Articles | Volume 16, issue 7
https://doi.org/10.5194/acp-16-4401-2016
https://doi.org/10.5194/acp-16-4401-2016
Technical note
 | 
11 Apr 2016
Technical note |  | 11 Apr 2016

Technical Note: Development of chemoinformatic tools to enumerate functional groups in molecules for organic aerosol characterization

Giulia Ruggeri and Satoshi Takahama

Abstract. Functional groups (FGs) can be used as a reduced representation of organic aerosol composition in both ambient and controlled chamber studies, as they retain a certain chemical specificity. Furthermore, FG composition has been informative for source apportionment, and various models based on a group contribution framework have been developed to calculate physicochemical properties of organic compounds.
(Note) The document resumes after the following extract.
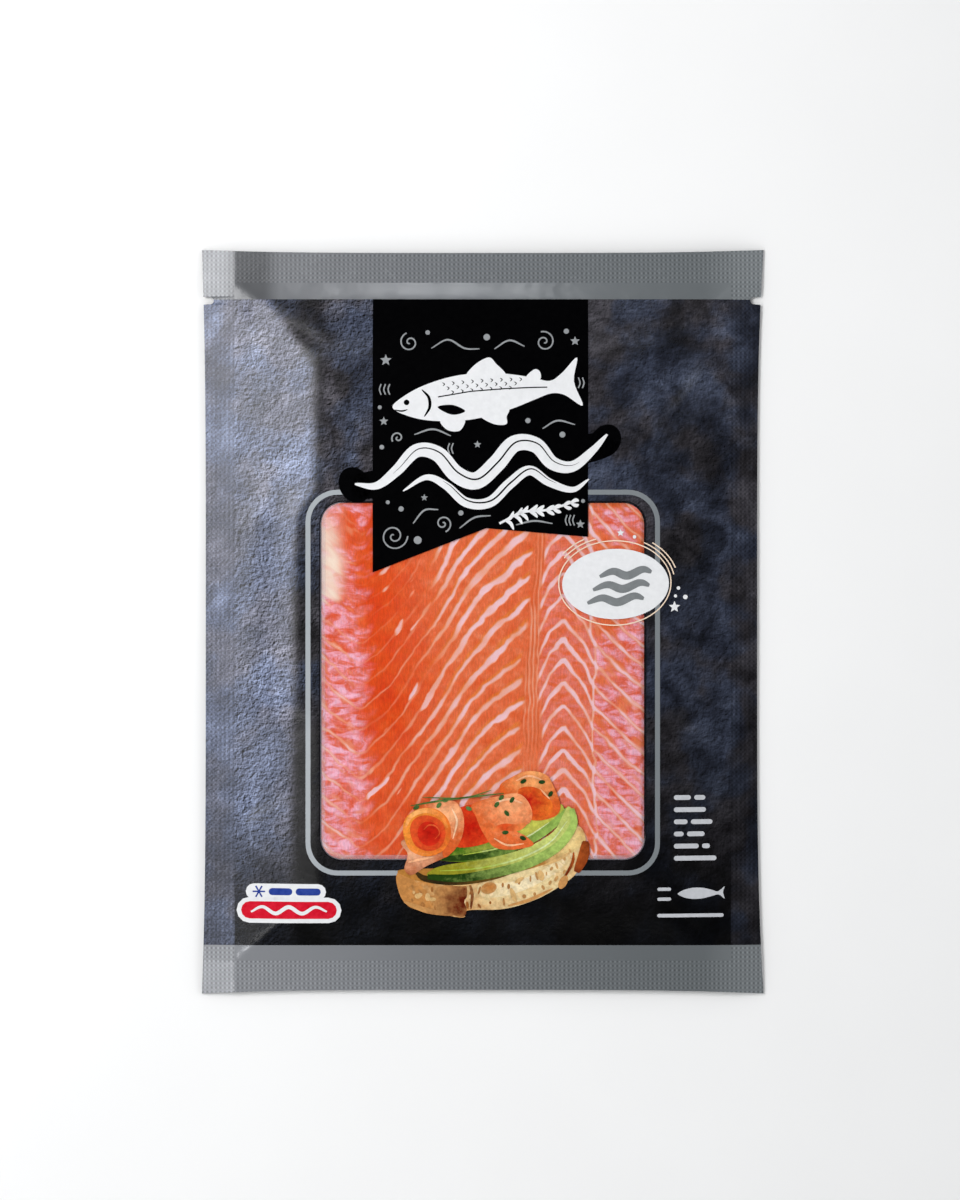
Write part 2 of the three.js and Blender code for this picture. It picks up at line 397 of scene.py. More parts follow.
def odd_inside(points, loops):
    return sum(inside(points, loop).astype(int) for loop in loops) % 2 == 1


def dense(loop, most):
    """The loop with no step longer than that."""
    loop = np.array(loop, float)
    points = []
    for start, end in zip(loop, np.roll(loop, -1, axis=0)):
        steps = max(1, math.ceil(np.hypot(*(end - start)) / most))
        points.append(interpolate(start, end, np.arange(steps)[:, None] / steps))
    return np.concatenate(points)


def conform(loops, lift, cell):
    """A thin print that lies on the front: the area inside the loops, less what lies inside two of them."""
    loops = [dense(loop, cell) for loop in loops]
    starts = np.cumsum([0] + [len(loop) for loop in loops])
    edges = [(start + i, start + (i + 1) % len(loop))
             for start, loop in zip(starts, loops) for i in range(len(loop))]
    rim = np.concatenate(loops)
    (x0, y0), (x1, y1) = rim.min(axis=0), rim.max(axis=0)
    x, y = np.meshgrid(np.arange(x0 + cell / 2, x1, cell), np.arange(y0 + cell / 2, y1, cell))
    fill = np.stack([x.ravel(), y.ravel()], -1)
    fill = fill[odd_inside(fill, loops)]
    if len(fill):
        near = np.array([np.hypot(*(rim - point).T).min() for point in fill])
        fill = fill[near > cell / 4]
    points = [Vector(point) for point in np.concatenate([rim, fill])]
    verts, _, faces, *_ = delaunay_2d_cdt(points, edges, [], 0, 10 * TINY)
    flat, faces = np.array([tuple(vertex) for vertex in verts]), np.array(faces)
    a, b, c = (flat[faces[:, corner]] for corner in range(3))
    turned = (b[:, 0] - a[:, 0]) * (c[:, 1] - a[:, 1]) < (b[:, 1] - a[:, 1]) * (c[:, 0] - a[:, 0])
    faces[turned] = faces[turned][:, ::-1]
    height = front_height(flat[:, 0], flat[:, 1]) + lift
    return np.column_stack([flat, height]), faces[odd_inside((a + b + c) / 3, loops)]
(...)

In this work, we provide a set of validated chemoinformatic patterns that correspond to (1) a complete set of functional groups that can entirely describe the molecules comprised in the α-pinene and 1,3,5-trimethylbenzene MCMv3.2 oxidation schemes, (2) FGs that are measurable by Fourier transform infrared spectroscopy (FTIR), (3) groups incorporated in the SIMPOL.1 vapor pressure estimation model, and (4) bonds necessary for the calculation of carbon oxidation state. We also provide example applications for this set of patterns. We compare available aerosol composition reported by chemical speciation measurements and FTIR for different emission sources, and calculate the FG contribution to the O : C ratio of simulated gas-phase composition generated from α-pinene photooxidation (using the MCMv3.2 oxidation scheme).

Short summary
We present a set of tools for mapping molecular information to functional group composition. This allows us to reduce the complexity of representing the organic aerosol composition, as it consists of hundreds of thousands of different compounds. We describe the tools and methods for validation, and demonstrate several applications in which this tool can facilitate measurement intercomparisons and chemical modeling of aerosol chemistry.